Stated goal >> Quote the listing below word for word, stopping after the line that contains "const trayAcross = centred(trayShift, cavityWidth".

Raw data >>
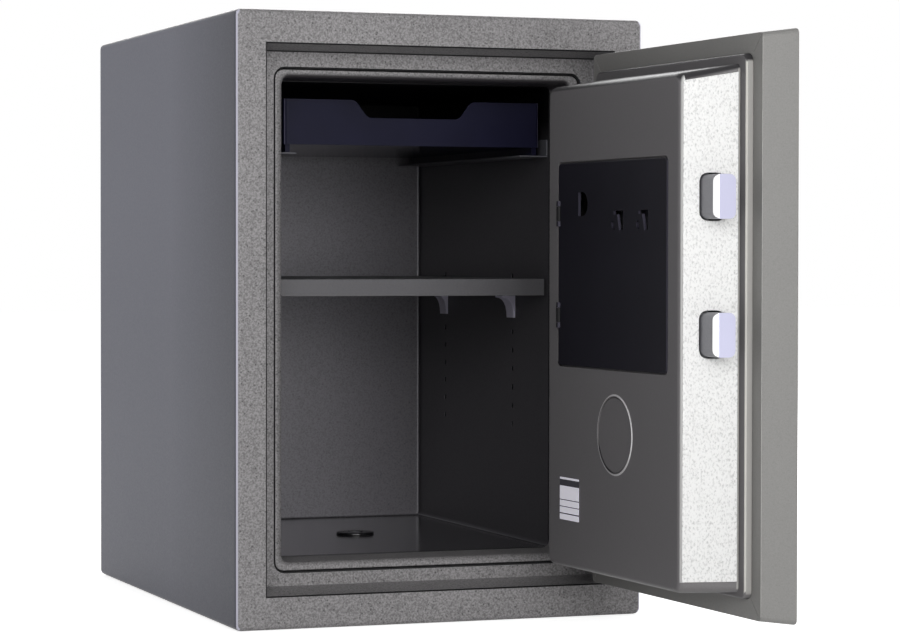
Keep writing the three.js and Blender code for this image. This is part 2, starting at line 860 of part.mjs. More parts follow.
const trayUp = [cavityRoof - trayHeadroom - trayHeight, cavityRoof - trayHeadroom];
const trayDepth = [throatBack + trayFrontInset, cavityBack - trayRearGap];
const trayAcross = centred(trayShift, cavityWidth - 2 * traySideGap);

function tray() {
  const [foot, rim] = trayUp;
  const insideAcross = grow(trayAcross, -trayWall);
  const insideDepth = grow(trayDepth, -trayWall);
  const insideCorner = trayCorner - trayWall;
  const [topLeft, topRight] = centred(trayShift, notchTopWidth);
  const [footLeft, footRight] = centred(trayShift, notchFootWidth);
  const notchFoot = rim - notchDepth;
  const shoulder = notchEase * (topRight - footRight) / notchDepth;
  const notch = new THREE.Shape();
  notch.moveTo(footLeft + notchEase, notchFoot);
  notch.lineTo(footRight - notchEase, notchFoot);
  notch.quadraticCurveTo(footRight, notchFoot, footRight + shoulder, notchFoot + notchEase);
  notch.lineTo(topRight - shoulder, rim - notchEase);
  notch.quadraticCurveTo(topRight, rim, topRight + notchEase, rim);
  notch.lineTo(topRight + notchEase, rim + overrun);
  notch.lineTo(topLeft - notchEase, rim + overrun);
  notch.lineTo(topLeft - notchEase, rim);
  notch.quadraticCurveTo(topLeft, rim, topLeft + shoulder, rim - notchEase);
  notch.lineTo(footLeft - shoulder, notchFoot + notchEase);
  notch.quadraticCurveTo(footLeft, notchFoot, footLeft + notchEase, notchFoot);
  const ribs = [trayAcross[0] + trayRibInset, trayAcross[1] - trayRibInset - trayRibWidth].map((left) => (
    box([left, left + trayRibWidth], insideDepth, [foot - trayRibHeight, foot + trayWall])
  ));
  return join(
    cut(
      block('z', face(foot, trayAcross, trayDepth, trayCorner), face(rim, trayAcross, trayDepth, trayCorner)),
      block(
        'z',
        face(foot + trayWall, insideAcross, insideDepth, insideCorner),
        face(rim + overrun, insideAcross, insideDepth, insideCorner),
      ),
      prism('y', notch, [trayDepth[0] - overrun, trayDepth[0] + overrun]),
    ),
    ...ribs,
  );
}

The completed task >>
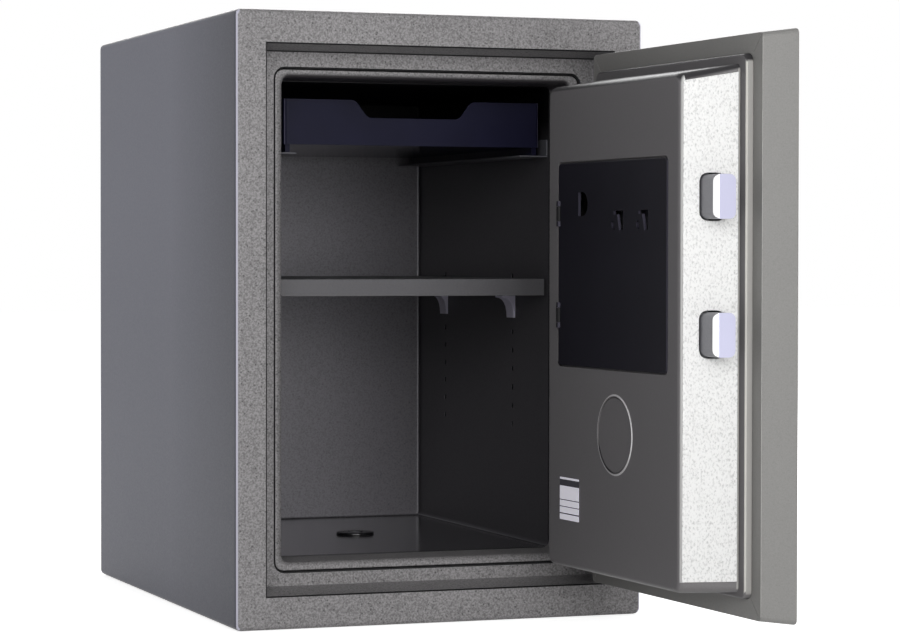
Keep writing the three.js and Blender code for this image. This is part 2, starting at line 860 of part.mjs. More parts follow.
const trayUp = [cavityRoof - trayHeadroom - trayHeight, cavityRoof - trayHeadroom];
const trayDepth = [throatBack + trayFrontInset, cavityBack - trayRearGap];
const trayAcross = centred(trayShift, cavityWidth - 2 * traySideGap);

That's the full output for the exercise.